Data Wrangling
Please note,
It is strongly encouraged to
- google dplyr functions
- phone a friend
- share screens
- ask questions
Exercise
Edit the code below to
- filter the prostate data by PreopPSA >5
- filter for PVol >50 cc
- select TVol, T.Stage, AA, TimeToRecurrence
- group_by AA
- summarize the mean_tvol, mean_tstage, and mean_time
prostate %>%
filter(---) %>%
filter(---) %>%
select(---) %>%
group_by(---) %>%
summarize(---)
prostate %>%
filter(PreopPSA >5) %>%
filter(PVol >50) %>%
select(TVol, T.Stage, AA, TimeToRecurrence) %>%
group_by(AA) %>%
summarize(mean_tvol = mean(TVol, na.rm = T),
mean_tstage = mean(T.Stage, na.rm = T),
mean_time = mean(TimeToRecurrence, na.rm = T))
Recoding with cut
Recode the variable Age into a new variable, age_decade, using the {base} function, cut().

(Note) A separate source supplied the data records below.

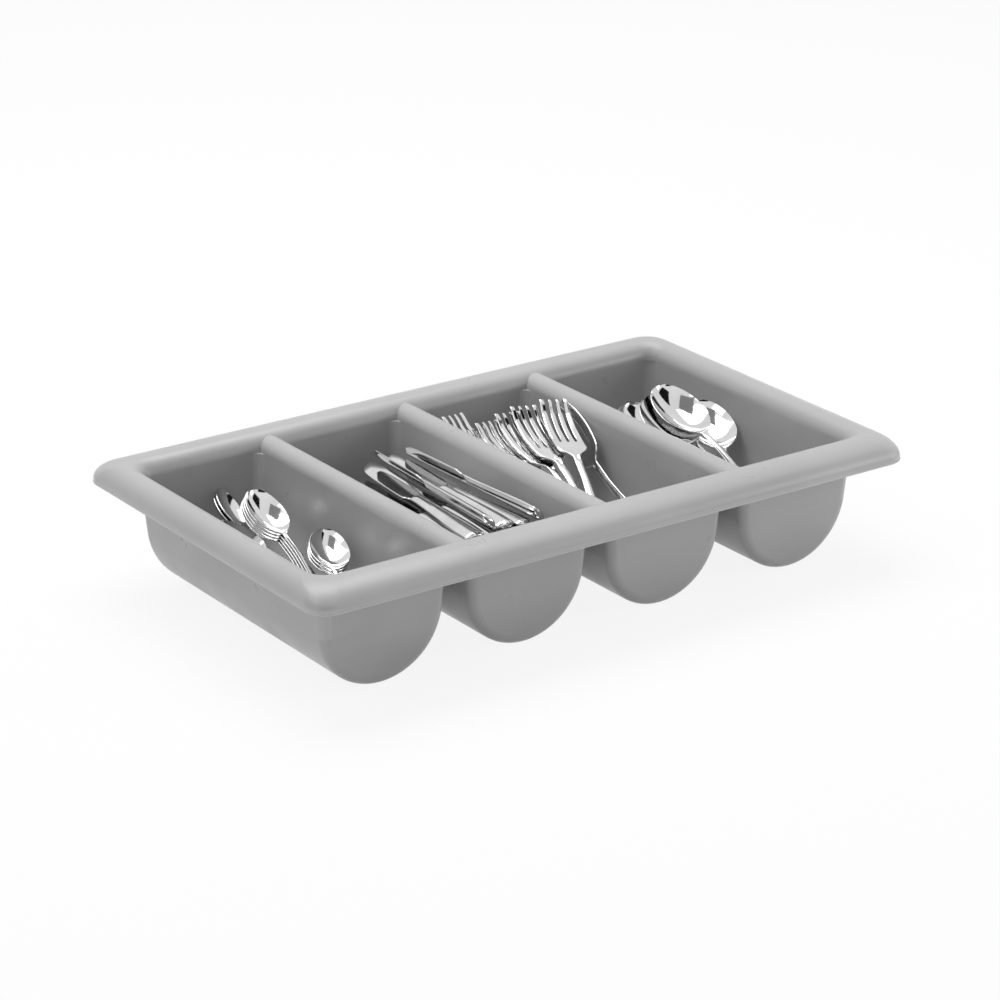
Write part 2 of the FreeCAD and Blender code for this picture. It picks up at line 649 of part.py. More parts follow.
def knife_layers(count):
    # layers of level knives, alternately three and four side by side
    groups = []
    for layer in range(count):
        across = (-1.5, -0.5, 0.5, 1.5) if layer % 2 else (-1, 0, 1)
        end_y = -92 if layer % 2 else -88
        groups += [(["lower_knife_stack"], (place * size("knife_spacing"), end_y), (0, 0, 0))
                   for place in across]
    return groups


# What lies in the tubs, lowest first: the nodes of each nested group from its lowest piece up,
# where its lowest handle ends (X from the tub's middle, Y), then yaw, pitch and roll.
HEAPS = [
    ("teaspoon", 0, [
        (["teaspoon_1", "teaspoon_2"], (-7.6, 1), (-7, 25, 38)),
        (["teaspoon_3"], (30.8, -51), (27, 21, 2)),
        (["teaspoon_4", "teaspoon_5", "teaspoon_6", "teaspoon_7"], (9.3, -57), (6, 31, 5)),
        (["teaspoon_8", "teaspoon_9", "teaspoon_10"], (-15.4, -108), (-22, 20, 10)),
    ]),
    ("knife", 1, knife_layers(8) + [
        (["knife_1"], (-12, -76), (-5, 0, -4)),
        (["knife_2"], (33, -77), (2.7, 0, 5)),
        (["knife_3"], (13, -79), (-3, 0, 0)),
        (["knife_4"], (-4.5, -85), (-3, 0, 50)),
        (["knife_5"], (36, -90), (2, 0, 55)),
    ]),
    ("fork", 2, [
        (["fork_1"], (30.7, -106), (-8, 21, -75)),
        (["fork_2"], (-9, -66), (9, 25, 6)),
        (["fork_3"], (-12, -98), (9, 24, 6)),
        (["fork_4"], (-8, -98), (5, 23.5, 6)),
        (["fork_5"], (-9, -98), (-2, 23, 6)),
        (["fork_6"], (-16, -98), (-9, 22.5, 6)),
        (["fork_7"], (-22, -98), (-19, 22, 6)),
    ]),
    ("soup_spoon", 3, [
        (["soup_spoon_1"], (-17.7, -85), (-4, 21, 2)),
        (["soup_spoon_2"], (-11.5, -113), (-17, 21, 0)),
        (["soup_spoon_3"], (3.1, -111.4), (4, 23, -6)),
        (["soup_spoon_4"], (7.1, -115.5), (3, 23, -1)),
    ]),
]

nodes = [build_tray()]
for heap in HEAPS:
    nodes += build_heap(*heap)
doc.recompute()

failed = [item.Name for item in doc.Objects if "Invalid" in item.State or "Error" in item.State]
if failed:
    raise RuntimeError("these objects failed to build: " + ", ".join(failed))
for node in nodes:
    if node.Shape.isNull() or not node.Shape.isValid():
        raise RuntimeError("no valid shape for " + node.Label)

os.makedirs("parts", exist_ok=True)
for node in nodes:
    node.Shape.exportStep("parts/%s.step" % node.Label)
    box = node.Shape.BoundBox
    print("%s: %d solids, z %.1f to %.1f mm" % (node.Label, len(node.Shape.Solids), box.ZMin, box.ZMax))
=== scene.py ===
import math
import bmesh
import bpy
from mathutils import Matrix, Vector


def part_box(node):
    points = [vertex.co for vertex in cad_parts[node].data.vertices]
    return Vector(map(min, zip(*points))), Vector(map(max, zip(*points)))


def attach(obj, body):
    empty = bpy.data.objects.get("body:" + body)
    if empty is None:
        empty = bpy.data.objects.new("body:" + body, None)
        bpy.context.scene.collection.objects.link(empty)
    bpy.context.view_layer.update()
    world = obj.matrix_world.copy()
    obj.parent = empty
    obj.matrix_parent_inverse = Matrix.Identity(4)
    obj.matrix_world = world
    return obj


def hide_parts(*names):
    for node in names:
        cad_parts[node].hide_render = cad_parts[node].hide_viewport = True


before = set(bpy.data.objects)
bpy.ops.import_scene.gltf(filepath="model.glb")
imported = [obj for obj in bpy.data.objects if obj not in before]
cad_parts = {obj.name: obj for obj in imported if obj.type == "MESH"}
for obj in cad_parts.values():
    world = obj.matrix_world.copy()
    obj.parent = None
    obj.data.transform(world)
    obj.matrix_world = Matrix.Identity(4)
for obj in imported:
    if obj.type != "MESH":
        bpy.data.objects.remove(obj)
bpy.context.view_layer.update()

# Camera: the photograph's viewpoint, from the near left above the tray
VIEW_AZIMUTH = math.radians(-35.106)
VIEW_ELEVATION = math.radians(21.708)
VIEW_DISTANCE = 2.647
VIEW_TARGET = Vector((0.0, 0.0, 0.050))
VIEW_TILT = math.radians(0.163)
VIEW_REACH = 50.0
LENS_MM = 125.94
SENSOR_MM = 36.0


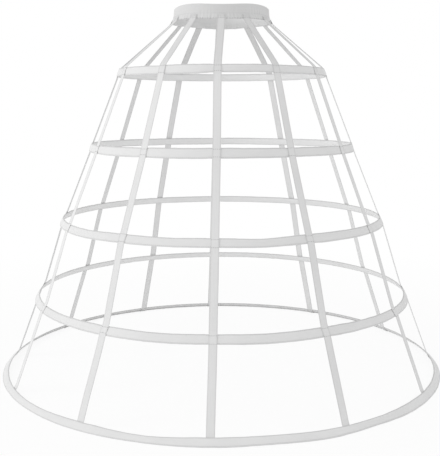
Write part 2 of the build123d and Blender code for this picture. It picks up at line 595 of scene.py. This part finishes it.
def settle(hoop, bm):
    """Moves a straight ring's cloth and stitches to where they lie when worn."""
    for vert in bm.verts:
        azimuth = azimuth_of(vert.co)
        outwards, upwards = hoop.across(hypot(vert.co.x, vert.co.y), vert.co.z)
        if abs(upwards) < seam_from_middle:
            outwards += ferrule_bulge(hoop, azimuth) * (1 if outwards > 0 else -1)
        radius, height = hoop.worn(azimuth, outwards, upwards)
        vert.co = placed(azimuth, radius, max(height, floor_gap))


def casing(hoop):
    """A flat tube of cloth, stitched above and below the steel."""
    steps = round(2 * pi * hoop.radius / ring_step)
    outside = spun([hoop.point(*at) for at in mirrored(casing_face, casing_edge)], steps)
    channel = spun([hoop.point(*at) for at in mirrored(channel_face)], steps, hollow=True)
    bm = joined(outside, channel)
    ring_uvs(bm, hoop.radius, lambda co: hoop.across(hypot(co.x, co.y), co.z)[1])
    settle(hoop, bm)
    made = piece(f"casing_{hoop.name}_cloth", bm, casing_cloth, "casing_cloth", f"hoop_casing_{hoop.name}")


def casing_stitching(hoop):
    """Four rows: above and below the steel, on the outside and on the inside."""
    rows = []
    for side in (1, -1):
        for up in (1, -1):
            at = hoop.point(side * seam_rise, up * seam_from_middle)
            rows.append(seam_row(*at, hoop.lean))
    bm = joined(*rows)
    settle(hoop, bm)
    piece(f"casing_{hoop.name}_stitching", bm, sewing_thread, "casing_cloth")


for hoop in hoops:
    casing(hoop)
    casing_stitching(hoop)
    dressed(f"hoop_steel_{hoop.name}", spring_steel)
    dressed(f"hoop_ferrule_{hoop.name}", ferrule_metal)


# Tapes

# Half of the tape's outline: how far from its middle, and half its thickness there
tape_face = [(0, 0.32), (2.8, 0.34), (5.6, 0.34), (6.6, 0.24), (7.4, 0.38), (8.1, 0.28)]

# The line that a tape follows over a casing and behind the hem's, in millimetres: how far out from the
# casing's middle, and how far up along its face
over_casing = [(1.2, 10.0), (1.75, 5.6), (1.75, -5.6), (1.2, -10.0)]
behind_hem = [(-1.4, 10.0), (-1.95, 5.6), (-1.95, -5.6), (-1.6, -7.6)]

waist_low, waist_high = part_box("waistband")
waist_bottom, waist_top = waist_low.z, waist_high.z
frill_outer = (waist_high.x - waist_low.x) / 2
frill_top = waist_bottom + frill_height
band_outer = frill_outer - frill_flare
frill_lean = atan2(frill_flare - frill_start, frill_height)


def frill_radius(height):
    """The radius to which the frill's gathers stand out at that height."""
    return frill_outer - (frill_flare - frill_start) * (height - waist_bottom) / frill_height


def waist_lift(azimuth, height):
    """How far the waistband stands up between the front, the sides and the back, mostly at its top."""
    share = min(1, max(0, (height - frill_top) / (waist_top - frill_top)))
    return (waist_rise + waist_rise_at_top * share) * MM * (1 - cos(4 * azimuth)) / 2


def tape_route(azimuth):
    """The radii and heights of a tape's middle, going down from the waistband to behind the hem."""
    off = tape_half_thickness + touch
    route = []
    for height in (waist_bottom + tape_lap, waist_bottom - tape_below_edge):
        route.append((frill_radius(height) + off, height + waist_lift(azimuth, height)))
    for hoop in hoops[:-1]:
        for outwards, upwards in over_casing:
            route.append(hoop.worn(azimuth, outwards * MM + off, upwards * MM))
    for outwards, upwards in behind_hem:
        route.append(hem.worn(azimuth, outwards * MM - off, upwards * MM))
    return route


def tape_drift(number, height):
    """How far a tape lies to one side there."""
    levels = [waist_bottom] + [hoop.height for hoop in hoops]
    drifts = sorted(zip(levels, tape_drifts.get(number, (0,) * len(levels))))
    return eased(drifts, height)[0] * MM


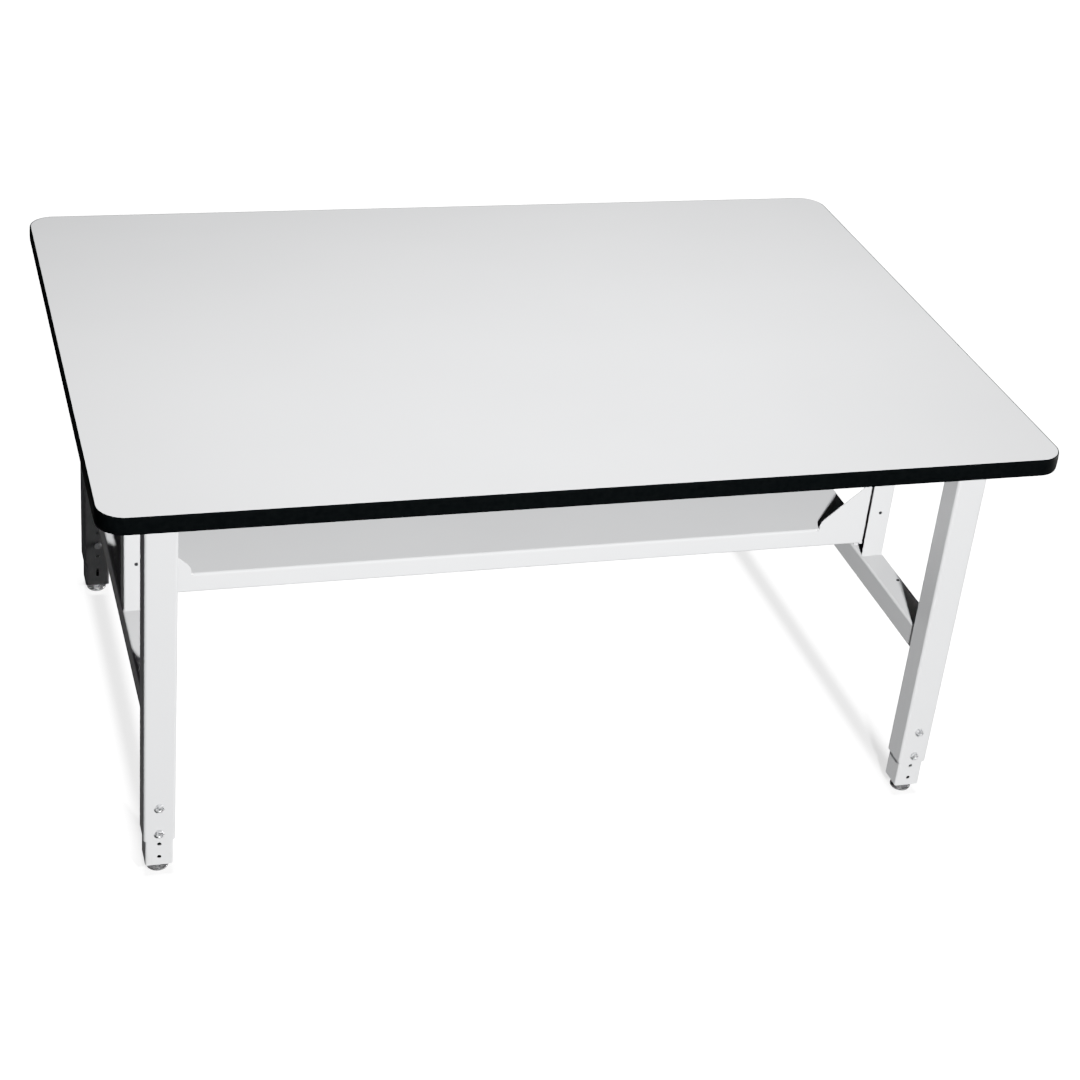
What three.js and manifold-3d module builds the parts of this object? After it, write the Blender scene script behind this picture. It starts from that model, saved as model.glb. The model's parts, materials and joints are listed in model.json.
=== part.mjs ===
// Drafting table: a laminate worktop with a black edge band on two welded steel side frames, tied by a
// folded steel stringer. Each leg telescopes for height and stands on a screw-in levelling glide.
// Millimetres, +Z up. The origin is on the floor under the middle of the worktop, with the front at -Y.
import * as THREE from 'three';
import { mergeVertices } from 'three/addons/utils/BufferGeometryUtils.js';
import Module from 'manifold-3d';

const wasm = await Module();
wasm.setup();

const INCH = 25.4;
const GAP = 0.3; // clearance left between pieces that touch
const HOLE_SEGMENTS = 10;

// ---- driving dimensions ----
const table = { width: 60 * INCH, depth: 42 * INCH, height: 728, cornerRadius: 1.75 * INCH };
const laminate = { thickness: 1.2 };
const backer = { thickness: 1.2 };
const core = { thickness: 25.6 };
const band = { thickness: 3, edgeThickness: 1.9, tongue: 9, tongueThickness: 2, grooveClearance: 0.3 };
const bandRound = { lipInset: 0.5, lipHeight: 1.4, crownInset: 0.15, crownHeight: 7 };

const legSetIn = 4.1 * INCH; // from a side edge of the worktop to the middle of a leg
const frontLegSetBack = 4.8 * INCH; // from the front edge to the middle of a front leg
const rearLegSetBack = 3.9 * INCH; // from the rear edge to the middle of a rear leg
const outerTube = { size: 2 * INCH, wall: 2.1, radius: 5, bottom: 71 };
const innerTube = { size: 1.75 * INCH, wall: 1.9, radius: 4, bottom: 0.8 * INCH, length: 385 };
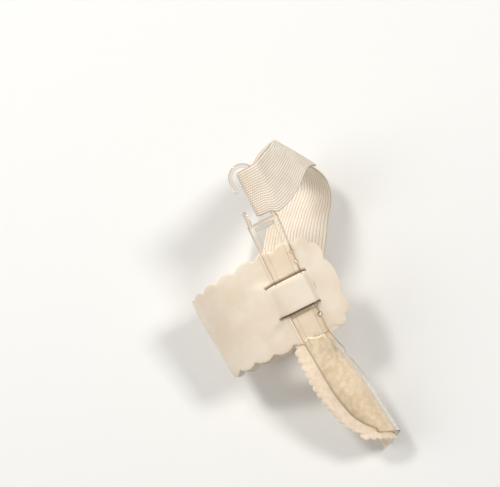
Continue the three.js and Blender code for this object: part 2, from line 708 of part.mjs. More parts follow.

Use the breaks argument.
prostate %>%
mutate(age_decade = ---) %>%
select(Age, age_decade)
prostate %>%
mutate(age_decade = cut(Age, breaks = seq(10,100,10))) %>%
select(Age, age_decade)
Recoding with {santoku} chop
Google the R package {santoku}, and the chop() function (with the breaks argument). Use this to create age_decade from the Age variable.
prostate %>%
mutate(age_decade = --- ) %>%
select(Age, age_decade)
prostate %>%
mutate(age_decade = chop(Age, breaks = c(seq(10,100, 10)))) %>%
select(Age, age_decade)